Hasta ahora se decía que una cereza sacaba otra cereza. Apunten también otra posibilidad: Una boda saca otra boda. Les cuento. Mis consuegros, Arturo y Rosario anunciaron semanas atrás su propósito de celebrar sus bodas de oro. Y así lo hicieron el pasado sábado, en una ceremonia recordatoria de cuando cincuenta años atrás se dieron el sí quiero. Medio siglo después, el matrimonio Reig-Pla llegaba hasta el altar mayor del Colegio de la Concepción para renovar su compromiso y, cómo no,  dar gracias a Dios por estos años de convivencia, mutua ayuda, recíproca comprensión y cariño compartido. 
A veces, como es el caso, lo que la naturaleza niega lo termina proporcionando el amor. De ese modo, llegaría su hijo Artur, mi yerno, que leyó emocionado –y a todos nos emocionó— una hermosa declaración de filial cariño y sincero agradecimiento para unos extraordinarios padres, que también han demostrado ser magníficos yayos desde hace seis años cuando nació su nieta Aitana, que también lo es mía. Aitana, por cierto, leyó las peticiones de los fieles y lo hizo con una soltura que nos dejó a todos felizmente sorprendidos y admirados.
En estos tiempos  los compromisos matrimoniales ante el altar son cada vez más escasos. En muchos casos no se trata de un trasvase hacia el matrimonio civil, sino que cada vez son más las parejas que prefieren convivir sin ligaduras formales de ningún tipo. Los hay que ni siquiera pasan por el negociado municipal en el que es posible inscribirse como “parejas de hecho”, con los consiguientes riesgos que a veces surgen por la imposibilidad de demostrar una convivencia que genera obligaciones pero también derechos.
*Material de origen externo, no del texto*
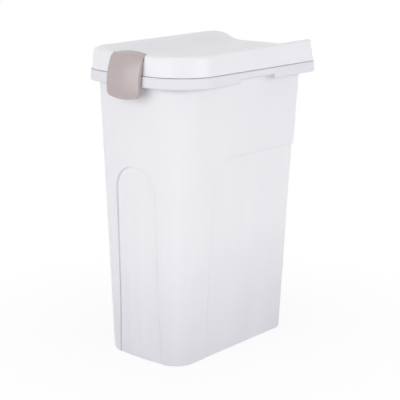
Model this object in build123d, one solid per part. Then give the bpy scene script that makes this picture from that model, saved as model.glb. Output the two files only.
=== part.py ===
"""Pet food storage bin: a tapered tub with a rim, a hinged lid with a dished top, and a front latch.

Millimetres. +Z is up, +X is to the right and the latch is at the front, towards -Y. The origin is the
middle of the tub's underside, on the floor.
"""

from build123d import *
from math import asin, atan2, cos, degrees, hypot, pi, radians, sin, sqrt
import os

# Tub body, outside, at its mouth. Front and rear are Y positions, and an arc bows the front outwards.
MOUTH_WIDTH = 212.0
MOUTH_FRONT = -166.0
MOUTH_REAR = 150.0
MOUTH_FRONT_RADIUS = 53.0
MOUTH_REAR_RADIUS = 29.0
MOUTH_BOW = 3.5
RIM_TOP = 475.0

# How far each wall draws in from the mouth down to the foot, and the foot's own roundings.
SIDE_TAPER = 23.5
FRONT_TAPER = 11.0
REAR_TAPER = 20.0
FOOT_FRONT_RADIUS = 37.0
FOOT_REAR_RADIUS = 21.0
FOOT_BOW = 3.0
FOOT_ROUNDING = 4.0
TUB_WALL = 2.2
FLOOR_THICKNESS = 2.6

# Recessed band round both sides and the rear of the tub, and the recessed arch on its front.
RECESS_DEPTH_TOP = 3.2
RECESS_DEPTH_FOOT = 1.0
BAND_TOP = 335.0
BAND_FRONT_TOP = MOUTH_FRONT + 86.5
BAND_FRONT_FOOT = MOUTH_FRONT + 81.0
BAND_CORNER_RADIUS = 45.0
ARCH_HALF_WIDTH = 43.0
ARCH_TOP = 325.0
ARCH_CORNER_RADIUS = 39.0
ARCH_FLARE = 4.0
ARCH_FLARE_HEIGHT = 95.0

# Underside of the tub: two shallow fields leave a ring and a middle land on the floor.
FIELD_DEPTH = 1.0
FIELD_BORDER = 14.0
LAND_WIDTH = 24.0
FIELD_CORNER_RADIUS = 12.0

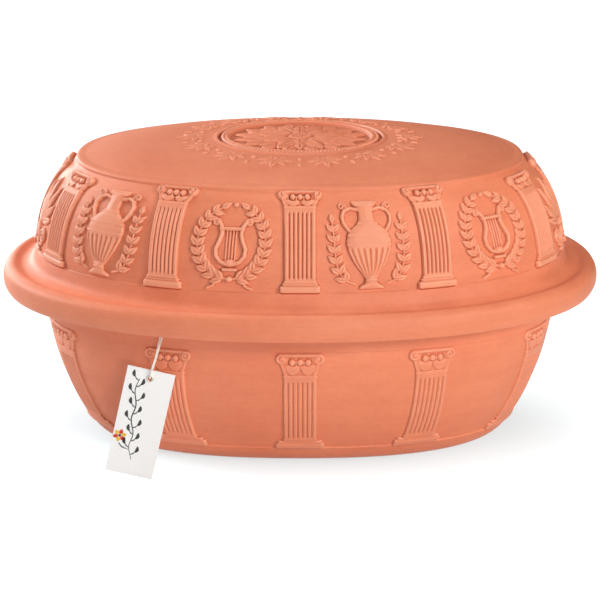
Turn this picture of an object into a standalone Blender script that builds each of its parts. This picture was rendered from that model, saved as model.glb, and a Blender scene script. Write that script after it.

 Por eso, a quienes se muestran escépticos o desconfiados ante la consistencia y durabilidad de un mutuo compromiso, convendrá ponerles el ejemplo que nos ofrecen varios  matrimonios de Ontinyent (nueve, pero tal vez alguno más que no hemos sabido localizar) en los que se da la feliz circunstancia de que todos ellos se dieron el “sí, quiero” ante el altar el 1 de mayo de 1967. Ahora, cincuenta años después, pueden festejar el haber llegado, mejor que bien, a  sus bodas de oro. Me refiero a los matrimonios formados Arturo Reig- Rosario Pla; Ramón Penadés y María Ureña;  José Ureña y  Maruja Beneyto;  Alberto Valls y Lucía Beneyto; Rafael Ribera y Maruja Aleixandre; Gonzalo Guillem y Conchín Montagut. Y alguno más. 
Feliz coincidencia la que se ha dado en estos matrimonios y de la que en ésta edición de LOCLAR su equipo de redacción ha tratado de reflejar con el despliegue gráfico y literario que bien merece el acontecimiento. Seguro que quienes lean estas líneas compartirán mi percepción, de que estos matrimonios representan lo mejor de una generación de ontinyentins,  que aceptaron el reto de conseguir lo mejor para sus familias a base de trabajo, esfuerzo y constancia. Repase quien quiera la biografía de cada uno de ellos y observará rasgos comunes en el sentido que apunto.
A la buena cosecha matrimonial que se dio en 1967 y que ha llegado hasta nosotros representada en estos ejemplos, debo añadir que estamos a pocas semanas de otras bodas de oro, las del matrimonio formado por Ceferino Micó y Consuelo Turégano. Una pareja entrañable, festera, padres de festeros y capitanes, como lo es Cefe por el bando moro en este 2017, y que si como padres han merecido el cum laude, en su papel de abuelos llevan ganadas varias matriculas de honor.
Los sociólogos, que a veces nos sorprenden con estudios cuya utilidad solo ellos  conocerán, bien podrían echar un vistazo a las circunstancias personales, sociales, religiosas, de estos nueve matrimonios que nos han dado sobradas muestras de que muy bien pueden ser puestos como ejemplo de perseverancia, constancia, descendencia y condescendencia. Y que quienes tan escépticos se muestran en nuestros días  a comprometerse, que valoren la lección que estos ontinyentins nos han dado sin pretenderlo, sólo cumpliendo con su deber de  esposos. Que les dure por muchos más años esa compartida felicidad.